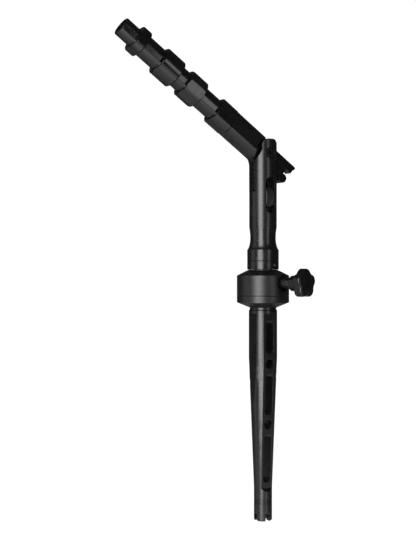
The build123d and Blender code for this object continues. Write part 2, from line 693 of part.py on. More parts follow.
for label, direction in (("front_thumb_button", 1), ("rear_thumb_button", -1)):
    with BuildPart() as thumb_button:
        with BuildSketch(post_side.offset(direction * pad_y)):
            with Locations((0, BUTTON_LOW + BUTTON_HEIGHT / 2)):
                SlotOverall(BUTTON_HEIGHT, BUTTON_SLOT_WIDTH - 2 * SLIDING - BUTTON_PLAY, rotation=90)
        extrude(amount=direction * (BUTTON_FACE - pad_y))
        outer_face = thumb_button.faces().sort_by(Axis.Y)[0 if direction > 0 else -1]
        fillet(outer_face.edges(), BUTTON_EDGE)
        with BuildSketch(cross_pin_plane.offset(direction * pad_y)):
            Circle(CROSS_PIN_RADIUS)
        extrude(amount=direction * CROSS_PIN_REACH, mode=Mode.SUBTRACT)
    finish(thumb_button, label)

spring_height = block_bottom - spring_floor
with BuildPart() as lock_spring:
    with BuildSketch(Plane.XY.offset(spring_floor)):
        Circle(SPRING_RADIUS)
        Circle(SPRING_RADIUS - SPRING_WIRE, mode=Mode.SUBTRACT)
    extrude(amount=spring_height)
finish(lock_spring, "lock_spring")

# ---------------------------------------------------------------- arm
block_flat = ARM_RADIUS * FLAT_SHARE
fin_corner = notch_point(FIN_RADIUS, FIN_FRONT_ANGLE, 0)
front_slope = (fin_corner[1] - ELBOW_ALONG) / (fin_corner[0] + block_flat)
far = CUT_REACH * FIN_RADIUS
plate_top = PLATE_RISE * BLOCK_RELIEF

with BuildPart() as hinge_block:
    with BuildSketch(arm_side) as index_plate:
        Circle(FIN_RADIUS)
        with BuildSketch(arm_side, mode=Mode.INTERSECT):
            outline(
                (REAR_EDGE, -REAR_REACH),
                (REAR_EDGE - REAR_STEP[0] + REAR_SLOPE, -REAR_REACH),
                (REAR_EDGE - REAR_STEP[0], REAR_STEP[1] - REAR_REACH),
                (notch_half, REAR_STEP[1] - REAR_REACH),
                (-far, -far),
                (-far, ELBOW_ALONG - front_slope * (far - block_flat)),
                (-block_flat, ELBOW_ALONG),
                (-block_flat, plate_top),
                (REAR_EDGE, plate_top),
            )
        with BuildSketch(arm_side, mode=Mode.SUBTRACT):
            outline(
                notch_point(ROOT_RADIUS / 2, 0, -notch_half),
                notch_point(far, 0, -notch_half),
                notch_point(1.5 * far, TILT_STEP, 0),
                notch_point(far, 2 * TILT_STEP, notch_half),
                notch_point(ROOT_RADIUS / 2, 2 * TILT_STEP, notch_half),
            )
            Circle(ROOT_RADIUS, mode=Mode.SUBTRACT)
        with Locations(*[notch_point(LAND_CENTRE_RADIUS, (i + 0.5) * TILT_STEP, 0) for i in (0, 1)]):
            Circle(LAND_RADIUS)
        elbow = index_plate.vertices().sort_by_distance((-block_flat, ELBOW_ALONG, 0))[0]
        fillet(elbow, ELBOW_FILLET)
    extrude(amount=TONGUE_THICKNESS / 2, both=True)
    with BuildSketch(arm_plane.offset(BLOCK_START)):
        Circle(ARM_RADIUS)
        Rectangle(2 * block_flat, 2 * block_flat, mode=Mode.INTERSECT)
    extrude(amount=BLOCK_END - BLOCK_START)
    for direction in (-1, 1):
        with BuildSketch(arm_side.offset(direction * TONGUE_THICKNESS / 2)):
            Circle(BLOCK_RELIEF)
        extrude(amount=direction * ARM_RADIUS, mode=Mode.SUBTRACT)
    with BuildSketch(arm_plane.offset(SHAFT_START)):
        Circle(SHAFT_RADIUS)
    extrude(amount=BLOCK_END, mode=Mode.SUBTRACT)
    with BuildSketch(arm_side):
        Circle(PIVOT_RADIUS + RUNNING + PIVOT_BUSH_WALL)
    extrude(amount=ARM_RADIUS, both=True, mode=Mode.SUBTRACT)
    underside = Plane(
        origin=arm_plane.offset(BLOCK_SCREW_ALONG).origin,
        x_dir=(0, 1, 0),
        z_dir=tuple(-value for value in arm_across),
    )
    with BuildSketch(underside.offset(SHAFT_RADIUS - SADDLE_OVERLAP)):
        Circle(BLOCK_SCREW_RADIUS)
    extrude(amount=ARM_RADIUS, mode=Mode.SUBTRACT)
finish(hinge_block, "hinge_block")

with BuildPart() as block_set_screw:
    with BuildSketch(underside.offset(SHAFT_RADIUS)):
        Circle(BLOCK_SCREW_RADIUS)
    extrude(amount=block_flat - SHAFT_RADIUS - SADDLE_RELIEF)
finish(block_set_screw, "block_set_screw")

with BuildPart() as pivot_bush:
    with BuildSketch(arm_side):
        Circle(PIVOT_RADIUS + RUNNING + PIVOT_BUSH_WALL)
        Circle(PIVOT_RADIUS + RUNNING, mode=Mode.SUBTRACT)
    extrude(amount=TONGUE_THICKNESS / 2, both=True)
finish(pivot_bush, "pivot_bush")

for label, direction in (("front_thrust_washer", 1), ("rear_thrust_washer", -1)):
    with BuildPart() as thrust_washer:
        with BuildSketch(arm_side.offset(direction * TONGUE_THICKNESS / 2)):
            Circle(WASHER_RADIUS)
            Circle(PIVOT_RADIUS + RUNNING, mode=Mode.SUBTRACT)
        extrude(amount=direction * WASHER_THICKNESS)
    finish(thrust_washer, label)

tip_start = TIP_RING[1]
with BuildPart() as spigot_shaft:
    with BuildSketch(arm_side):
        outline(
            (0, SHAFT_START),
            (SHAFT_RADIUS, SHAFT_START),
            (SHAFT_RADIUS, tip_start),
            (TIP_RADIUS, tip_start),
            (TIP_RADIUS, TIP_END - TIP_CHAMFER),
            (TIP_RADIUS - TIP_CHAMFER, TIP_END),
            (TIP_BORE_RADIUS, TIP_END),
            (TIP_BORE_RADIUS, TIP_END - TIP_BORE_DEPTH),
            (0, TIP_END - TIP_BORE_DEPTH),
        )
    revolve(axis=arm_axis)
    with BuildSketch(arm_plane.offset(BLOCK_END)):
        with PolarLocations(SHAFT_RADIUS, 2, start_angle=KEYWAY_ANGLE):
            Rectangle(2 * KEYWAY_DEPTH, KEYWAY_WIDTH)
    extrude(amount=TIP_END, mode=Mode.SUBTRACT)
finish(spigot_shaft, "spigot_shaft")


def ring_profile(span, radius):
    """Corners of the section of a chamfered ring that fits the shaft."""
    start, end = span
    return (
        (SHAFT_RADIUS, start),
        (radius - RING_CHAMFER, start),
        (radius, start + RING_CHAMFER),
        (radius, end - RING_CHAMFER),
        (radius - RING_CHAMFER, end),
        (SHAFT_RADIUS, end),
    )


with BuildPart() as rear_ring:
    with BuildSketch(arm_side):
        outline(*ring_profile(REAR_RING, RING_RADIUS))
    revolve(axis=arm_axis)
    with BuildSketch(arm_plane.offset(REAR_RING[0])):
        Rectangle(2 * RING_RADIUS * FLAT_SHARE, 2 * RING_RADIUS * FLAT_SHARE)
    extrude(amount=REAR_RING[1] - REAR_RING[0], mode=Mode.INTERSECT)
finish(rear_ring, "rear_ring")

with BuildPart() as middle_ring:
    with BuildSketch(arm_side):
        outline(*ring_profile(MIDDLE_RING, RING_RADIUS))
    revolve(axis=arm_axis)
    with BuildSketch(arm_plane.offset(MIDDLE_RING[0])):
        RegularPolygon(MIDDLE_RING_APOTHEM, 8, major_radius=False, rotation=9)
    extrude(amount=MIDDLE_RING[1] - MIDDLE_RING[0], mode=Mode.INTERSECT)
finish(middle_ring, "middle_ring")

with BuildPart() as front_ring:
    with BuildSketch(arm_side):
        outline(*ring_profile(FRONT_RING, RING_RADIUS))
    revolve(axis=arm_axis)
finish(front_ring, "front_ring")

with BuildPart() as tip_ring:
    with BuildSketch(arm_side):
        outline(*ring_profile(TIP_RING, TIP_RING_RADIUS))
    revolve(axis=arm_axis)
    with BuildSketch(arm_plane.offset(TIP_RING[0])):
        Rectangle(
            2 * TIP_RING_RADIUS * FLAT_SHARE, 2 * TIP_RING_RADIUS * FLAT_SHARE, rotation=6
        )
    extrude(amount=TIP_RING[1] - TIP_RING[0], mode=Mode.INTERSECT)
finish(tip_ring, "tip_ring")
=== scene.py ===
import json
import math

import bpy
import numpy as np
from bpy.props import FloatProperty, FloatVectorProperty, IntProperty, PointerProperty
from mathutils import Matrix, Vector


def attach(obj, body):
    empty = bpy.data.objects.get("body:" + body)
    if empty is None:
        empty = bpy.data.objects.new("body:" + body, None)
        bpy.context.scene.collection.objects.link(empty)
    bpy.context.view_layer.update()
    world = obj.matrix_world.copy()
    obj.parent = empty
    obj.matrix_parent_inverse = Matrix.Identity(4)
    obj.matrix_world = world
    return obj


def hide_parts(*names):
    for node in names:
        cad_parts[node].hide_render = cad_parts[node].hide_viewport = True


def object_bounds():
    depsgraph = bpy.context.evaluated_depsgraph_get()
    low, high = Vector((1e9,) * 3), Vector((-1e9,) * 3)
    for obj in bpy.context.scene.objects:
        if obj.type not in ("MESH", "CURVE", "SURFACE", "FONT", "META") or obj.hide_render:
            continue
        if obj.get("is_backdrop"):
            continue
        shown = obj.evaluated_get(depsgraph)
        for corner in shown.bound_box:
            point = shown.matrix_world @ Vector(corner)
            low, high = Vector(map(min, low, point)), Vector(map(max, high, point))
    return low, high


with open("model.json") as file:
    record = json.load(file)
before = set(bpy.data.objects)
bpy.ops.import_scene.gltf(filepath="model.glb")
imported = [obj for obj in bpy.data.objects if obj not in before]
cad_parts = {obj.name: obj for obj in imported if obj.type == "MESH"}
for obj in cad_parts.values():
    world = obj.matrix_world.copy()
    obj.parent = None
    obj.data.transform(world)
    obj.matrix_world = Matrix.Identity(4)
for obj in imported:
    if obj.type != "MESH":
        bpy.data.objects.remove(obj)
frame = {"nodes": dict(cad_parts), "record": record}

bl_info = {
    "name": "Tilting Boom Mount",
    "version": (1, 0, 0),
    "blender": (4, 5, 0),
    "location": "View3D > Sidebar > Boom Mount",
    "description": "Detailed pieces, machined finishes and a studio for the tilting boom mount",
    "category": "Object",
}

MM = 0.001
FINISH_PREFIX = "finish_"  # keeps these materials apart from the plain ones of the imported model
NODES = frame["nodes"]
JOINTS = {joint["name"]: joint for joint in frame["record"]["behaviour"]["joints"]}
KNOB_AXIS = np.array(JOINTS["knob_turn"]["axis"])
KNOB_ORIGIN = np.array(JOINTS["knob_turn"]["pos_m"])
ARM_TILT = math.radians(JOINTS["tilt"]["range_deg"][1])
RIDES_ON = {
    node: body for body, members in frame["record"]["behaviour"]["bodies"].items() for node in members
}
SLOT_OF = {entry["node"]: entry["material_slot"] for entry in frame["record"]["subparts"]}
UP = np.array((0.0, 0.0, 1.0))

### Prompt
Quote the listing above from its first line to the line with "plate_top = PLATE_RISE * BLOCK_RELIEF", inclusive, and add nothing.

### Task result
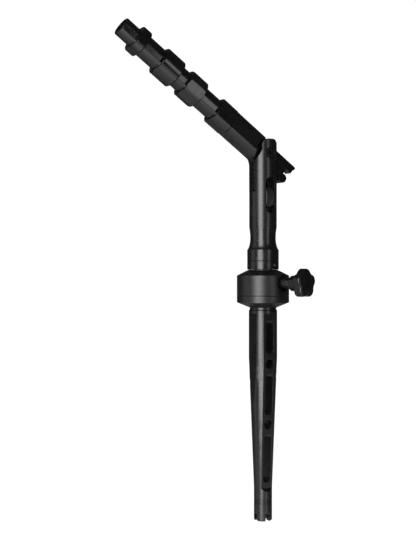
The build123d and Blender code for this object continues. Write part 2, from line 693 of part.py on. More parts follow.
for label, direction in (("front_thumb_button", 1), ("rear_thumb_button", -1)):
    with BuildPart() as thumb_button:
        with BuildSketch(post_side.offset(direction * pad_y)):
            with Locations((0, BUTTON_LOW + BUTTON_HEIGHT / 2)):
                SlotOverall(BUTTON_HEIGHT, BUTTON_SLOT_WIDTH - 2 * SLIDING - BUTTON_PLAY, rotation=90)
        extrude(amount=direction * (BUTTON_FACE - pad_y))
        outer_face = thumb_button.faces().sort_by(Axis.Y)[0 if direction > 0 else -1]
        fillet(outer_face.edges(), BUTTON_EDGE)
        with BuildSketch(cross_pin_plane.offset(direction * pad_y)):
            Circle(CROSS_PIN_RADIUS)
        extrude(amount=direction * CROSS_PIN_REACH, mode=Mode.SUBTRACT)
    finish(thumb_button, label)

spring_height = block_bottom - spring_floor
with BuildPart() as lock_spring:
    with BuildSketch(Plane.XY.offset(spring_floor)):
        Circle(SPRING_RADIUS)
        Circle(SPRING_RADIUS - SPRING_WIRE, mode=Mode.SUBTRACT)
    extrude(amount=spring_height)
finish(lock_spring, "lock_spring")

# ---------------------------------------------------------------- arm
block_flat = ARM_RADIUS * FLAT_SHARE
fin_corner = notch_point(FIN_RADIUS, FIN_FRONT_ANGLE, 0)
front_slope = (fin_corner[1] - ELBOW_ALONG) / (fin_corner[0] + block_flat)
far = CUT_REACH * FIN_RADIUS
plate_top = PLATE_RISE * BLOCK_RELIEF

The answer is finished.